M's mom is a mortgage broker -- unfortunately at WaMu -- and as she points out, the banks that were subject to CRA or Fannie and Freddie have been in better shape as a whole during this crisis, because the standards which these regulations created were higher. For one, if it was a government backed loan, you still had to *prove* your income, because the paperwork went back to Fannie and Freddie for review. Below is an article from The American Prospect that debunks the conservative argument in respect to the CRA.

The other problem is that the government programs were more careful than the private ones. Note that the article you sent me isn't about subprime loans at all -- which typically are prime +3 or 4, not +1. Even more damning to the right-wing argument is that subprime loans were originally defined as those that don't fit Fannie and Freddie guidelines -- the ones Fannie and Freddie wouldn't take because they were too risky.

The takeaway for me is that you *could* argue that Carter and Clinton had some effect, in that they encouraged some of the first experimentation with these new mortgage vehicles. But all of their programs were vastly more conservative than the bizarre shit that banks like WaMu (who largely operated outside of the CRA and Fannie/Freddie) were doing. My sense is that what happened was the "liberal" mortgage programs showed that minority default rates were lower than people expected, and hence good business. So some entrepeneurs decided to get ahead of the curve with some radically more risky vehicles -- which Greenspan decided to support and explicitly refused to look at regulating. The private sector cowboys rode the bubble, and then Fannie and Freddie got involved under the Bush Administration because they were agressively deregulating them and the CRA, and F&F were losing market share (remember--they were private entities with a bottom line). The upshot is that, as far as I can tell, the policies which Democratic administrations enacted were actually pretty solid because they were careful. But when the Bush administration embraced much higher-risk lending combined with shredding oversight, a solid policy spun out of control.

At the end of the day, you're right, no one will ever be able to say with full certainty what the cause is. But it's no surprise that the bash CRA/Fannie Freddie club are people who hate entitlements, affirmative action, etc., etc.
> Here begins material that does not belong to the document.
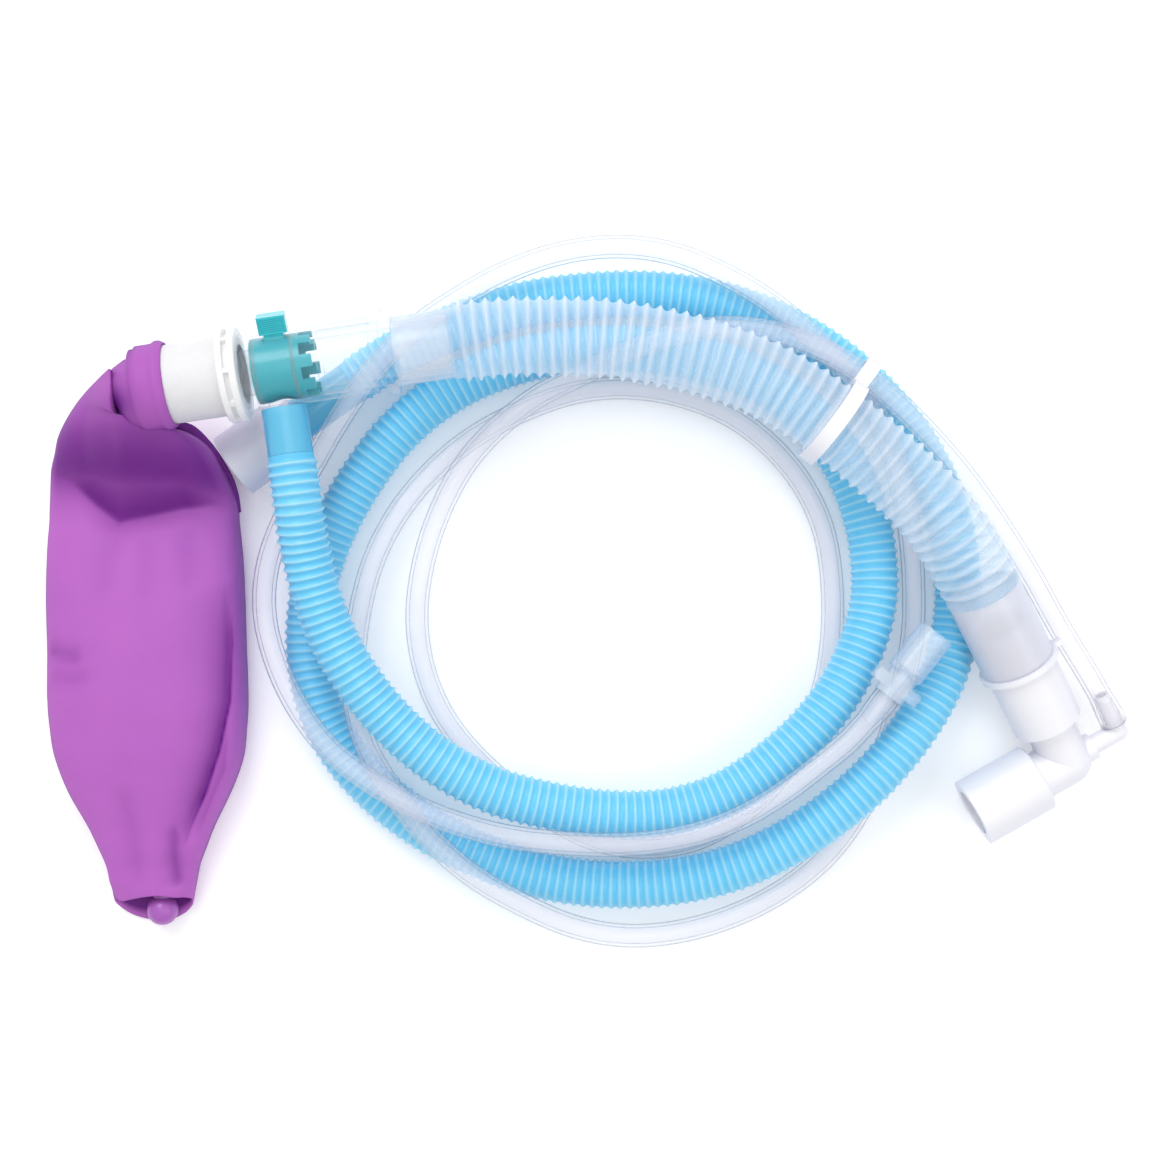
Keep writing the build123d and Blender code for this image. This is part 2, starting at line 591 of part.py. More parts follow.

They forget how many bad credit/poor whites were out there receiving these loans, too. I haven't been able to find any national statistics. But the Furman center in NY does an annual review of the NYC housing market that has some fascinating findings. It shows that the total percentage of loans that were subprime, after holding at 3% in the 90's, skyrockets after 2001 to over 20% in 2005-6. I don't see how you can pin that on anyone but Bush and his Fed+Treasury. Further, the study shows that black subprime lending was a much higher total percentage of subprime loans in 2005 -- around 44% versus 16% to whites of all subprime home purchase loans. But let's dig deeper -- it's important to remember that a quarter of N.Y is black, and less than half white. To get close to a national statistic (demo 76% white vs. 12% black), if these rates hold, you do simple math, (.16*.76/.44 vs. .44*.12/.25). That works out to 24% of subprime mortgages nationally going to whites, versus 21% going to blacks. If you figured hispanics the same way, given that their rate in NYC fell between whites and blacks, I think you'd see a similar figure. Which is to say that white people contribute as much to this mess as any individual minority.

Which I guess goes to say, that the next time someone sends you a ten-year-old article as evidence that their Limbaugh talking points are true, (and especially if they are fellow members of the legal profession) please tell them for me, "Your shit is weak. Go do some actual research." I mean, what are interns for?

Damn, that felt good. Please feel free to forward this -- and I hope you don't mind if I post it.

-devo

P.S.> Republican word on why they didn't back the bailout: Nancy Pelosi hurt my feelings. Wow.